Besides chilling in your RV, boating on Lake Pend Oreille has got to be one of the most relaxing things to do in the park, and luckily there are many ways to do it. Not only are there boat rentals available a few miles from the park, but there is also a boat launch area available so you can easily venture out onto the lake. Scenic Bay is the perfect place for a romantic afternoon or a little family bonding. Whether you are out to catch some fish for dinner or just want to explore the lake and all of its hidden coves, this lake has something for everyone to enjoy.
One unique feature of Farragut State Park are the large disc golf courses. Disc golf is not too difficult to master and is lots of fun for the whole family. Several courses are set up in a large field by the Locust Grove group campground and make the perfect activity for a family afternoon during the spring and summer months. Disc golf is not necessarily a traditional camping activity but can be a great way to spend a few hours goofing around, especially if you have never played before.

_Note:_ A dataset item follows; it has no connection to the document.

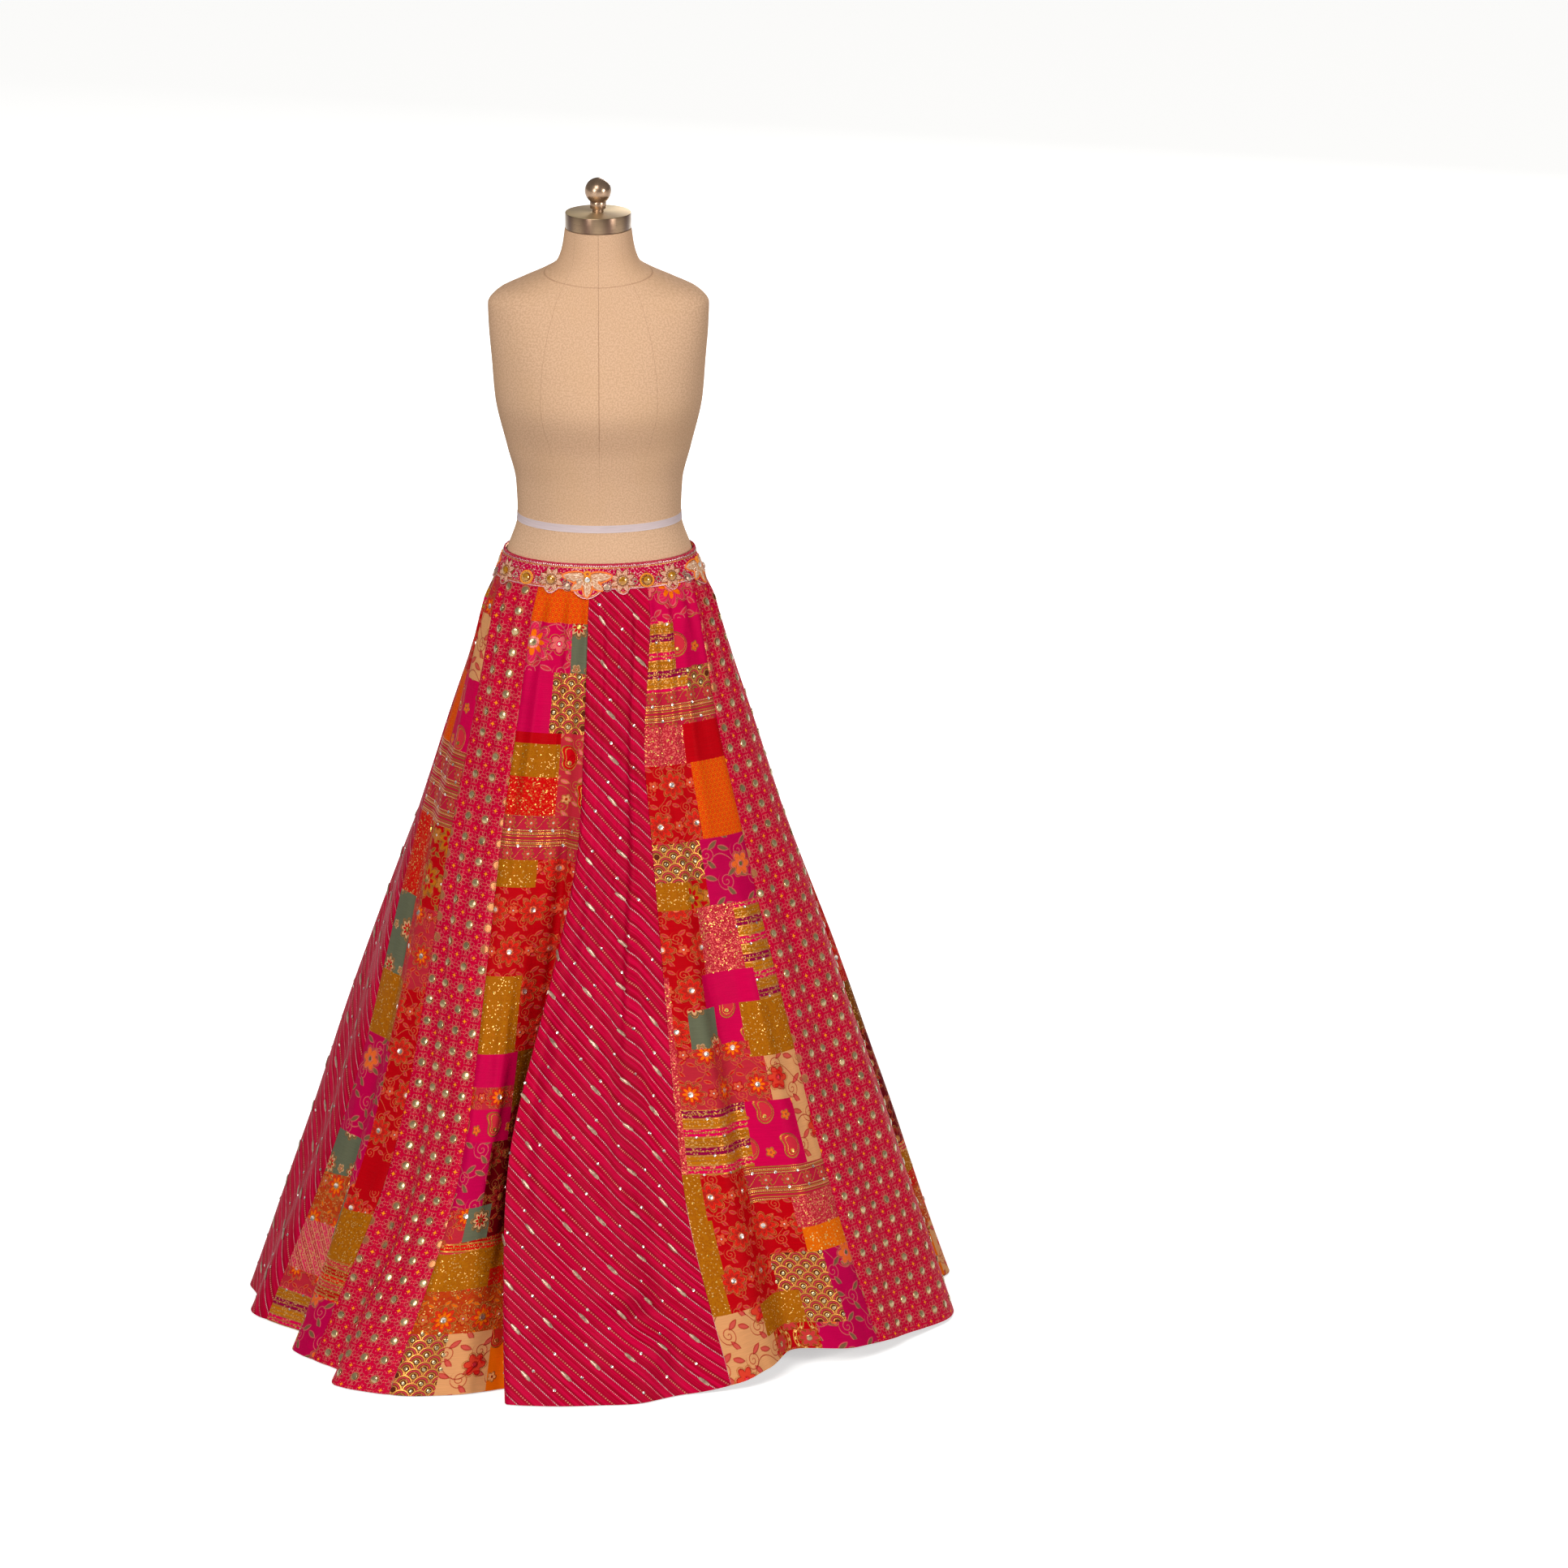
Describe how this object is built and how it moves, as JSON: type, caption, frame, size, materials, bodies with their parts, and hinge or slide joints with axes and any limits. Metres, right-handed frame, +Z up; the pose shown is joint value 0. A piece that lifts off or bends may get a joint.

Farragut State Park is perfect for hikers of all ages and offers walking trails that are easy and some more difficult trails for seasoned hikers. If you are hiking as a family, especially with small children, Squirrel Cache Trail is a great option, since it is only a little over a mile with no difficult terrains. However, if you are looking for the trails with the best views, the High Point Trail gives you some of the best views of Lake Pend Oreille and is only three miles long. So, make sure you pack your hiking boots in your camper!
The Tree to Tree Adventure Park in Farragut State Park is a fairly new addition and is very popular with the locals, as well as visitors from all over the country. From Tarzan swings to zip lines, nets to obstacle courses, you and the kids will love hanging out in the trees above the park. The park has both adult and children’s courses available and packages for everyone to enjoy. Crossing wobbly bridges, climbing tightropes and ladders, and walking on balance beams are just a few of the awesome activities to explore here.